Вот почему в концептуализме есть нечто родственное буддизму или дзен-буддизму: некая реальность обнаруживает свою иллюзорность, призрачность и уступает место восприятию самой пустоты. Концептуализм – царство разнообразно поданных мнимостей, мелко надоедливых пустяков, за которыми открывается одна большая притягивающая пустота.



Концептуализм разрабатывает центробежную версию модели "пустой центр/итерации": в нем пустота на месте "трансцендентального означаемого" (правды, цели, смысла бытия и истины искусства) становится источником многочисленных квазисакральных ритуалов, в которых текстуальные аспекты неразделимо сплетаются с визуальным и перформативным. Именно ритуалы пустого центра образуют (в силу необходимой для ритуала повторяемости) важнейший, хотя и не единственный, тип концептуалистской итерации.

Точнее всего существо этих текстуальных и перформативных ритуалов описывается через восходящую к Мишелю Фуко концепцию трансгрессии, которая "предполагает не сплошное отрицание, но утверждение, которое утверждает ничто – радикальный разрыв транзитивности. Не отрицание всех ценностей, а испытание их границ и пределов. (…) Испытывать в этом контексте значит доводить предмет испытания до пустого ядра, где бытие достигает своего предела и где предел определяет бытие. (…) Акт нарушения пределов обязательно дотягивается до отсутствия"
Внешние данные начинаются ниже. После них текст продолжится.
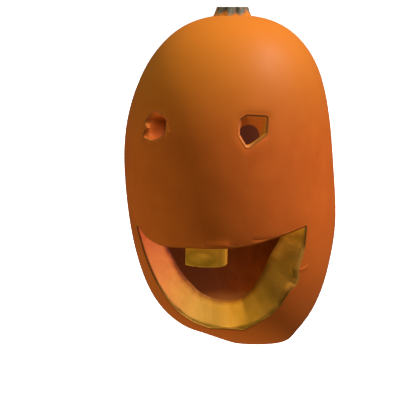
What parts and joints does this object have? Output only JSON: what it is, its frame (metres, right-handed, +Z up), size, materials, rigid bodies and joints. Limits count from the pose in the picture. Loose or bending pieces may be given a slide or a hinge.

В любом случае, однако, ритуалы, разыгрываемые в концептуалистских произведениях, непременно строятся как взрывная апория, обусловленная прежде всего конфликтом между означающим и означаемым. В сущности, каждый из концептуалистских ритуалов строится на мерцающем и неразрешимом конфликте сакрального и профанного. Серьезность ритуальных жестов, интонаций, ролей, риторических и символических цитат и т.п. неизменно вступает в противоречие с предполагаемым или непосредственно перелагаемым отсутствием или же ничтожностью смысла всего происходящего или демонстрируемого – иными словами, с пустотой. Ведь именно "это соприкосновение, близость, касание, вообще – контакт с ничем, с пустотой и составляет… основную особенность "русского концептуализма".